+++ Collected data +++
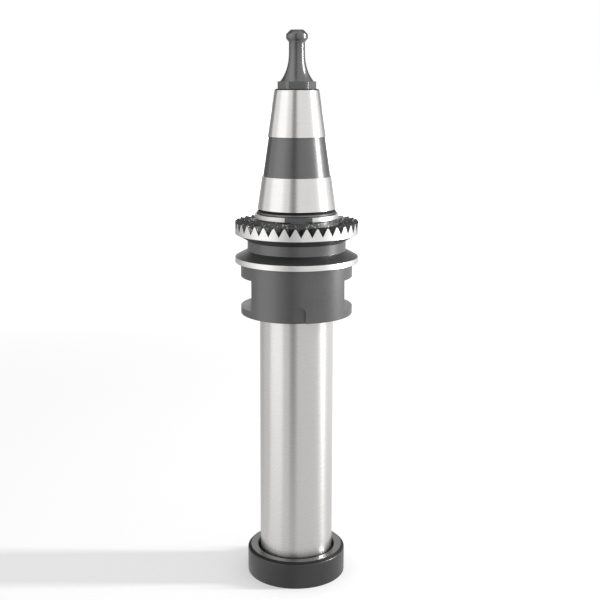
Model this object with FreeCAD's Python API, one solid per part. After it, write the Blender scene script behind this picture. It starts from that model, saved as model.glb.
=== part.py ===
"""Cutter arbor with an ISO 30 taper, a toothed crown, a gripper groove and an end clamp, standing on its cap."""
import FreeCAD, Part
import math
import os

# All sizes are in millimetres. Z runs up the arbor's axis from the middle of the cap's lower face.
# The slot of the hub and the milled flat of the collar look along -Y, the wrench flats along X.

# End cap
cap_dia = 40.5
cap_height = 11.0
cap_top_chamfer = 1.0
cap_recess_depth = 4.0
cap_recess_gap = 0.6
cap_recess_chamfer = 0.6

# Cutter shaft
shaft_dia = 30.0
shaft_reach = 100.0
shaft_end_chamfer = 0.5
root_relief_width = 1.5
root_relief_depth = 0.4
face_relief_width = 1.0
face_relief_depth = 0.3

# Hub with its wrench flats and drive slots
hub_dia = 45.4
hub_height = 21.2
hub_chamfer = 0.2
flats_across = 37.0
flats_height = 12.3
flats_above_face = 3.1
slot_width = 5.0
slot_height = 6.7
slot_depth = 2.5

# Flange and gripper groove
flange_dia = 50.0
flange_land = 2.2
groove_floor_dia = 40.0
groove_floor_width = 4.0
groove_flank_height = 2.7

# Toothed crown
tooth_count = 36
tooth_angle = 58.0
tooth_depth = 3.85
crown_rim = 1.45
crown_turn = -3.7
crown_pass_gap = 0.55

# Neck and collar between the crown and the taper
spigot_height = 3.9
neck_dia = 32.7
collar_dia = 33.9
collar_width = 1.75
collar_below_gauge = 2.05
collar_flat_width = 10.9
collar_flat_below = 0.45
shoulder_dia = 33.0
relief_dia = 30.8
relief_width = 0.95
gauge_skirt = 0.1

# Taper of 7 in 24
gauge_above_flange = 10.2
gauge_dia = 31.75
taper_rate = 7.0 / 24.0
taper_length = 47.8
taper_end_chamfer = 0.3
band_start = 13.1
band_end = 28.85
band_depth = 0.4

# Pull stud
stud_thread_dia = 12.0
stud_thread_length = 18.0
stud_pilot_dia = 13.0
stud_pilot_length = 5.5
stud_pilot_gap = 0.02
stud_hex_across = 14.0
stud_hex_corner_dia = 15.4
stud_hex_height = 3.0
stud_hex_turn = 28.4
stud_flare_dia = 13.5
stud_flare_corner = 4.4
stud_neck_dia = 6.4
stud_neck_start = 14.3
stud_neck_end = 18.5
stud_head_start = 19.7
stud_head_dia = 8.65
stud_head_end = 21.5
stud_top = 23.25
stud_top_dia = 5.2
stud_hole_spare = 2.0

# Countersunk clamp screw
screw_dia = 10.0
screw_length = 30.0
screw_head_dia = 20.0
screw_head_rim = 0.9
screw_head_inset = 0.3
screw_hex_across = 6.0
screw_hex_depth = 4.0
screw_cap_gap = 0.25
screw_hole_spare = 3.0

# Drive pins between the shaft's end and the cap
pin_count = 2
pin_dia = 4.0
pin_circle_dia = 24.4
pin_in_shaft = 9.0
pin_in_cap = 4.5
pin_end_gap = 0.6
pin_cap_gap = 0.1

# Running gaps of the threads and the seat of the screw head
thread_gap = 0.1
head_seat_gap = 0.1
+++
**The request:** Look through the material and copy each line that has "with".

**Written reply:**
Model this object with FreeCAD's Python API, one solid per part. After it, write the Blender scene script behind this picture. It starts from that model, saved as model.glb.
"""Cutter arbor with an ISO 30 taper, a toothed crown, a gripper groove and an end clamp, standing on its cap."""
# Hub with its wrench flats and drive slots